今月の法話
■「下座行」【2021年4月の法話】
そもそもお坊さんと言えば、仏様を拝んだり、お経をあげ供養したり、と思われますが、もちろんそれらも大事です。しかしそれよりも前に、とにかく掃除をして、身の回りをきれいにしなさいという仕事に「下座行(げざぎょう)」というものがあります。「下座行」とはもともと、人より一段低い位置に身を置き、不平不満を表さず、己を磨く修行とされてきましたが、お坊さんの間では掃除を「下座行」として毎日の生活に取り込み実践しています。毎日掃除をする事により環境をきれいにすると同時に自らの心のホコリの掃除をしている事にもなります。
ある日、朝お寺の長い階段を掃いていますと、お参りに来られた方に「おはようございます。いつもありがとうございます。」と挨拶されました。私は一瞬にして心の塵が落ちた感じを受けました。と同時にお参りに来られた方も、きれいに掃き清められた参道に、心は和み、落ち着いて、すがすがしく仏さまにお参りができ、ありがたい空気を感じ取れたのではないでしょうか。その参道のたたずまいそのものが言葉ではない説法だと思います。それだけ掃除する事で環境を整える事が大事だともいえます。古くから掃除を学校や芸事や仕事の世界でも集団生活の中で取り入れ組み込んだ先人達も感服できます。

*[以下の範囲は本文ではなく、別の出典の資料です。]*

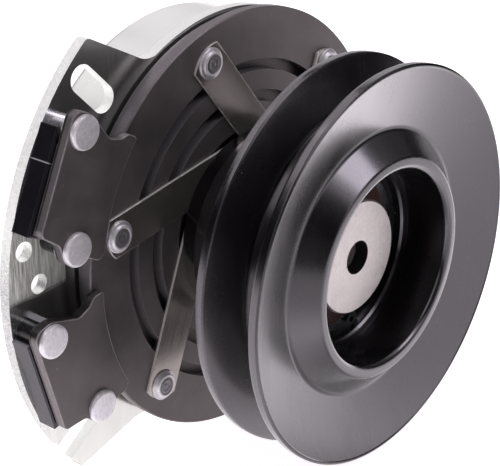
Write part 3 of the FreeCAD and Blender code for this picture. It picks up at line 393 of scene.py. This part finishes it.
def rivet_steel():
    """rr is the distance from the rivet's own axis; it is 0 all over a plain head."""
    mat = Graph("rivet_steel")
    radius = mat.attribute("rr")
    waver = mat.noise(500.0, detail=2.0) * 0.00030
    rings = mat.math("SINE", (radius + waver) * 9500.0)
    ringed = mat.fade(radius, 0.00001, 0.00005)
    inside = mat.fade(radius, 0.0031, 0.0035, first=1.0, last=0.0) * ringed
    mottle = mat.noise(900.0, detail=4.0, rough=0.7)
    cloud = mat.noise(260.0, rough=0.6)
    base = mat.tone(mottle, 0.35, 0.7, (0.72, 0.695, 0.72), (0.96, 0.93, 0.96))
    # dark turned centre, then a greyer ledge round it
    dark = inside * mat.fade(rings, -1.0, 1.0, first=0.70, last=0.98)
    base = mat.mix(dark, base, (0.085, 0.080, 0.086))
    ledge = (ringed * mat.fade(radius, 0.0040, 0.0045)
             * mat.fade(radius, 0.0052, 0.0054, first=1.0, last=0.0))
    base = mat.mix(ledge * 0.35, base, (0.25, 0.24, 0.25))
    base = mat.tone(cloud, 0.58, 0.75, base, (0.46, 0.45, 0.47), amount=0.35)
    relief = mat.bump(mottle, strength=0.20, distance=0.00006)
    relief = mat.bump(rings * inside, strength=0.25, distance=0.00005, over=relief)
    mat.set(Base_Color=base, Metallic=0.55, Specular_IOR_Level=0.8, Normal=relief,
            Roughness=mat.fade(cloud, 0.3, 0.7, first=0.34, last=0.50))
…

お大師様の言葉の一文に「境(きょう)は心に随(したが)って変ず。」「心垢(けが)るる時は即ち境(きょう)濁(にご)る。」心が貧しい時は環境(家の回りや、部屋の中)はみだれる。環境が良いところでは、心も穏やかで居られる。心は環境(掃除)によって決まりますと教えています。ちょっと心が痛いです。今、天災、人災、コロナ禍の中駆け巡り慌ただしい日々がまだまだ続きますが、「下座行」によって身の回りの環境を整え少しでも皆さんが穏やかに前向きな心で過せるよう実践されてはいかがでしょう。